Blog Article Published: 06/16/2023

Written by CSA’s Enterprise Architecture Working Group.

The Enterprise Architecture is both a methodology and a set of tools that enable security architects, enterprise architects, and risk management professionals to leverage a common set of solutions and controls. It can be used to assess opportunities for improvement, create road maps for technology adoption, identify reusable security patterns, and assess various cloud providers and security technology vendors against a common set of capabilities.

This blog describes the third of four domains from CSA’s Enterprise Architecture: Technology Solution Services (TSS). Read about the first domain, the second domain, and check back for the last blog on domain four.


IT solutions can be thought of as a technology stack: at the top are actual interactions the users have, with applications that accept the interactions and push data down where it may be manipulated, followed by the data that runs on them, with the computers and networks at the bottom layer. The four technology solution domains are Presentation Services, Application Services, Information Services, and Infrastructure Services:

Presentation Services

Presentation is the website you see when you go to an online bank, the voice on the phone when you call the airline reservation system, or the mobile platform you order remotely from. It is the domain where the end-user interacts with an IT solution.
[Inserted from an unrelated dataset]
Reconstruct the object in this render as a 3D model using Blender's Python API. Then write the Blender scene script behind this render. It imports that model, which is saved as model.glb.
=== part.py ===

The requirements for the domain vary on the type of user and type of service being provided. For example, a B2C website will have different security concerns than a social media website. The security requirements will also vary based on the types of endpoints being used by the end-user.

Example

A mobile device provides the risk of locally-stored data being lost with the device, and a shared public kiosk provides the risk of subsequent end-users having access to prior users’ data.

Application Services

Application Services are the processes that developers use to write code, as well as the code itself. They are the rules and processes behind the user interface that manipulate the data and perform translations for the user. In an online bank, this might be a bill payment transaction that deducts the payment amount from the user’s account and sends a check to the payee. In addition, the Application Services domain also represents the development processes that programmers go through when creating applications.

Example

A developer is writing an API that allows a banking system to exchange transactions with other banks. He scans the code with a source code analyzer that identifies a section of code that was not protected against invalid input that could corrupt the system. The change is made immediately, and the new API is now safe to use.

Information Services

One of the most common pain points across organizations is the amount of data generated across the company, sometimes including redundant data. Information Services refers to the storage of data, usually in databases, but sometimes just in files.

All the data needs to be transformed into useful information that business asset owners can use to prioritize, strategize, and manage the risk portfolio they own. All data containers are allocated on this domain, where eventually they can be extracted, transformed, and loaded into an operational data store and a data warehouse.

Example

When an administrator creates a user account, the ID and Password are stored in a user directory. When that user logs into the system, a log entry showing the data and time of that log-in is stored in the security-monitoring database.

Infrastructure Services

Infrastructure Services are the layered basic core capabilities that support higher-level capabilities in other architecture areas. These levels include virtual machines, applications, and databases, as well as networking, physical hardware, and facilities.

As they provide a foundation, Infrastructure Services are mostly invisible to end-users of the cloud service. For example, a customer will likely be required by due diligence to assure that cloud facilities provide physical security to match the risk characteristics of the uses they make of cloud services.

Example

Even the cloud needs to reside somewhere physically, i.e., at a data center. These data centers are physically secured with fences, cameras, security guards, man-traps, and badge-activated doors. Availability of the Infrastructure is ensured with lines to multiple internet service providers, power generators in case of a power failure, and multiple computers to do the same job in case one fails.